* Dataset content

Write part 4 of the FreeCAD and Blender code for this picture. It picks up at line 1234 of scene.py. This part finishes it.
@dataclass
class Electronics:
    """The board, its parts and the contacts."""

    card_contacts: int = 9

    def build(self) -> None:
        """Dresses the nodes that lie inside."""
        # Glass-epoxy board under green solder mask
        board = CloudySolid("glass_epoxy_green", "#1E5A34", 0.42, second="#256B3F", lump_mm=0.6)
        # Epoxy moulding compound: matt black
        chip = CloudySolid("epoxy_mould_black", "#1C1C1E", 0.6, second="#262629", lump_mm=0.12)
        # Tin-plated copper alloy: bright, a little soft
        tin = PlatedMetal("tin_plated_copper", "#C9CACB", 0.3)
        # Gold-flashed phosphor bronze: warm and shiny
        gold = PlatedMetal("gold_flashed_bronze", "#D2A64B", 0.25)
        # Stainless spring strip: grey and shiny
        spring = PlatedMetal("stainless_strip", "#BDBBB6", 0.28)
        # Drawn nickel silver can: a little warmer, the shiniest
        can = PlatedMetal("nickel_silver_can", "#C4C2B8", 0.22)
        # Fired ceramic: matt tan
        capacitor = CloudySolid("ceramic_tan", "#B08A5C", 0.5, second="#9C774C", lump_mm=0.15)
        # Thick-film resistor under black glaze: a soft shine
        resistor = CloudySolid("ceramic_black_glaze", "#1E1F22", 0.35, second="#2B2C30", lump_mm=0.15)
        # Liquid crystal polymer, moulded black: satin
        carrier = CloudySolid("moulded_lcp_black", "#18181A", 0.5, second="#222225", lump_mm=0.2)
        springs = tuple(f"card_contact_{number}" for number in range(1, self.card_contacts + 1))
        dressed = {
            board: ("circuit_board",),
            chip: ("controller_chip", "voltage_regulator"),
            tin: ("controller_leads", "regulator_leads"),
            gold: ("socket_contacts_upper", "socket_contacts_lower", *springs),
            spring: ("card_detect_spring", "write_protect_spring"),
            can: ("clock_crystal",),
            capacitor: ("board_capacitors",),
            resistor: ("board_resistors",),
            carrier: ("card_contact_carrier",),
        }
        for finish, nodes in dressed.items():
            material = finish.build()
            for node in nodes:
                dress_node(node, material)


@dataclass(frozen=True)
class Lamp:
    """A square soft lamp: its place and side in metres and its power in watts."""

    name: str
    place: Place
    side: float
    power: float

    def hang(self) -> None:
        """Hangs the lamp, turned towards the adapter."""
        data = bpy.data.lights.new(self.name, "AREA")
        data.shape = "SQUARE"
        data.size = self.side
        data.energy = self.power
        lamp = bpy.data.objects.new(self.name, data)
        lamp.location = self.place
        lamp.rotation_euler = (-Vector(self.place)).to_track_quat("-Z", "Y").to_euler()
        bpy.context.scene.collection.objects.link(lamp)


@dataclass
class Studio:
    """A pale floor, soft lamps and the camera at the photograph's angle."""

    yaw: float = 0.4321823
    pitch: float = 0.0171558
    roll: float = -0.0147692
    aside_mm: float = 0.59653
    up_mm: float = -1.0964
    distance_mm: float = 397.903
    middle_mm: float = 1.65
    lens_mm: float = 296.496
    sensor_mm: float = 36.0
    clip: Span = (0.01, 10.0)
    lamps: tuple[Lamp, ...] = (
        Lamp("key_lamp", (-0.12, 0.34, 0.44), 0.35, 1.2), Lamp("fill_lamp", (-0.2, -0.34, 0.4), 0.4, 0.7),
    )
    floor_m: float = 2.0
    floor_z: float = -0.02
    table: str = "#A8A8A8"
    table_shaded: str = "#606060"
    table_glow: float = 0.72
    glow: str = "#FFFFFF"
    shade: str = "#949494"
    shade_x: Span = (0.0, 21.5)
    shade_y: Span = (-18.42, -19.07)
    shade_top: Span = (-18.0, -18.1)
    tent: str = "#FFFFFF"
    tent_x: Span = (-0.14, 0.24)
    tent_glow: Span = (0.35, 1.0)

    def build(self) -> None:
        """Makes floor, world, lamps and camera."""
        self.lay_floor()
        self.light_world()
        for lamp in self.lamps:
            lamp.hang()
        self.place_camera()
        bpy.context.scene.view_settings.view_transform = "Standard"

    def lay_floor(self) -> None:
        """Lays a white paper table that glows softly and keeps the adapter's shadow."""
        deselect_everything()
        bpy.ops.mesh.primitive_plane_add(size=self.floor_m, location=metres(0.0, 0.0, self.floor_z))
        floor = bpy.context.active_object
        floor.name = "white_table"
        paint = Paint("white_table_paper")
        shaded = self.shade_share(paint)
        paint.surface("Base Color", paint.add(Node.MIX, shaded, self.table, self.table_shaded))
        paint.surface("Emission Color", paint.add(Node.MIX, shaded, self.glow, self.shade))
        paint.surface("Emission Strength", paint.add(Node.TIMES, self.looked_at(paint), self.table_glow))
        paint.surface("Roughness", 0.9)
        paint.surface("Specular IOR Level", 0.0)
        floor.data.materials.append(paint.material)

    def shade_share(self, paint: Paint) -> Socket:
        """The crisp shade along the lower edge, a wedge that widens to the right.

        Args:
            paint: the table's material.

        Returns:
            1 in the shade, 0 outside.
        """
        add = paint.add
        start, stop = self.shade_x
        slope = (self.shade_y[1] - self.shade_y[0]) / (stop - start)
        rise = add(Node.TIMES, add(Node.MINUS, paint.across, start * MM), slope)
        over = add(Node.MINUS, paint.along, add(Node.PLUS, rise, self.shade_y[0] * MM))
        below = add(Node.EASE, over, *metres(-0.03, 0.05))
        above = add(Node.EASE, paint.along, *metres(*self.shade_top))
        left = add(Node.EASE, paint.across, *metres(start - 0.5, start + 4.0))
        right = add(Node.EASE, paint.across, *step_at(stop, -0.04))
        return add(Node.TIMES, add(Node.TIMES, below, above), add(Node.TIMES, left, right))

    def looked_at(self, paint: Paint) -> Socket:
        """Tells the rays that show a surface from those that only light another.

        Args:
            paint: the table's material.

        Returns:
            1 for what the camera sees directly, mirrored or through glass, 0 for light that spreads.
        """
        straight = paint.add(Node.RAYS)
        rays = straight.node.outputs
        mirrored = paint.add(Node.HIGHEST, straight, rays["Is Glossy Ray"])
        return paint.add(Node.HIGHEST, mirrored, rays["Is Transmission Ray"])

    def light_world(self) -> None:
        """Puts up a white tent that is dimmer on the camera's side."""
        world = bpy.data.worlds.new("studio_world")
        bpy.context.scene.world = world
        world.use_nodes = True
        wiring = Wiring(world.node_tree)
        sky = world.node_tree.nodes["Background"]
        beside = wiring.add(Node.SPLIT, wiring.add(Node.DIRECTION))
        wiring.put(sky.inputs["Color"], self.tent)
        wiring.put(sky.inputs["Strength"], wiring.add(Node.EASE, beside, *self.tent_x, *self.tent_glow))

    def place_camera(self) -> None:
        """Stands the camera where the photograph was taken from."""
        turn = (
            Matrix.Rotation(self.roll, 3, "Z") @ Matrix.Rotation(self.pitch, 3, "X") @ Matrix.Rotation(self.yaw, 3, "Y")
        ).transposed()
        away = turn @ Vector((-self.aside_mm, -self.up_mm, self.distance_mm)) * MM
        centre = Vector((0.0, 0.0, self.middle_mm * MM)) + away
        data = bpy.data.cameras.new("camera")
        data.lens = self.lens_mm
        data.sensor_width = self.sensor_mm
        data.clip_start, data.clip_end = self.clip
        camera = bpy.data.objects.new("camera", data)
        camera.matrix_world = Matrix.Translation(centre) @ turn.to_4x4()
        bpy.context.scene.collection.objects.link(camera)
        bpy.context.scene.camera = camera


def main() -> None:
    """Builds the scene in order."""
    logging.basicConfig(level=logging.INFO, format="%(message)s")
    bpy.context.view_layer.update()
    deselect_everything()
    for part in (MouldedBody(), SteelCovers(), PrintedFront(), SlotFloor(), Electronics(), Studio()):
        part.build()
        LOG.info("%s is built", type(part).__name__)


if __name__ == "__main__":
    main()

* What you need to do
Everything from the line with "bpy.context.view_layer.update()" to the end of the listing above needs to be duplicated exactly, both end lines included, with nothing more.

* Right answer
    bpy.context.view_layer.update()
    deselect_everything()
    for part in (MouldedBody(), SteelCovers(), PrintedFront(), SlotFloor(), Electronics(), Studio()):
        part.build()
        LOG.info("%s is built", type(part).__name__)


if __name__ == "__main__":
    main()